Reviews

Interaction of Color is comprised of two halves. The first half of the book contains the main text and is printed in black and white. The second half consists of color “plates” which showcase specific examples from the main text, along with some supplementary text of its own. This format requires keeping two bookmarks—one for your position in the reading, and one for the corresponding illustrations some 100 pages later. For a book devoted to the study of color, this is baffling and mildly infuriating. I suspect this format is held over from the book’s original 1963 edition, when printing a full color book may have been prohibitively expensive. To blindly adopt this design over 50 years later is an unfortunate oversight. Albers’s writing seems directed more toward teachers like Josef Albers and less toward people like Josef Albers’s students. It instructs readers why colored paper is best for classroom projects (mixing paints and textures is distracting), why to restrict a certain project to vertical strips of color only (shapes are distracting), and which brands of acetate sheets to buy (“Zip-a-tone,” “Artype,” and “Cello-tak”). Like a true academic, Albers’s tone is pretentious and dry. Oddly, he seems to love inserting line breaks at arbitrary points. He may fancy Interaction of Color a work of poetry, but I’d really rather read text with a predictable line-length. Form and format aside, the content is quite good.

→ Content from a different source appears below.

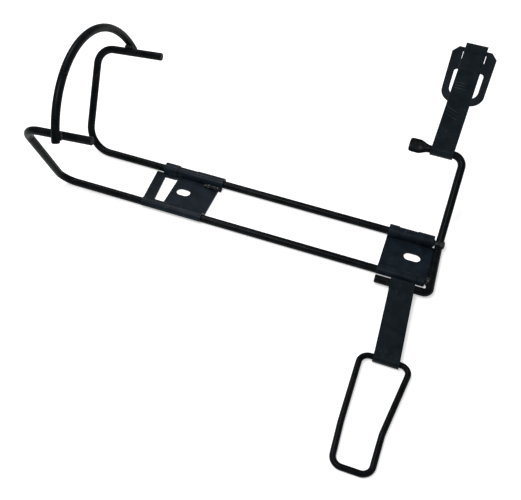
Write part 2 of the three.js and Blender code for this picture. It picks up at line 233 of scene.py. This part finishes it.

At its original publishing, Albers’s work was revolutionary, and it still holds its own in 2017. Interaction presents novel ways of interpreting and applying color, it’s opened my mind to colors and color combinations I may have dismissed previously. If you’re a designer, Interaction of Color is a book worth adding to your collection. Regrettably, nowhere in the 50th anniversary is there a mention of how to apply these techniques to screen design for digital designers like myself. I would love to see an updated edition—or perhaps a new book entirely from one of Albers’s students—which corrects the issues listed above, goes beyond staged classroom examples to point out meaningful uses of color in the real world, delves into the differences between print and screen, and overall makes the book more practical and approachable without losing Albers’s pioneering spirit.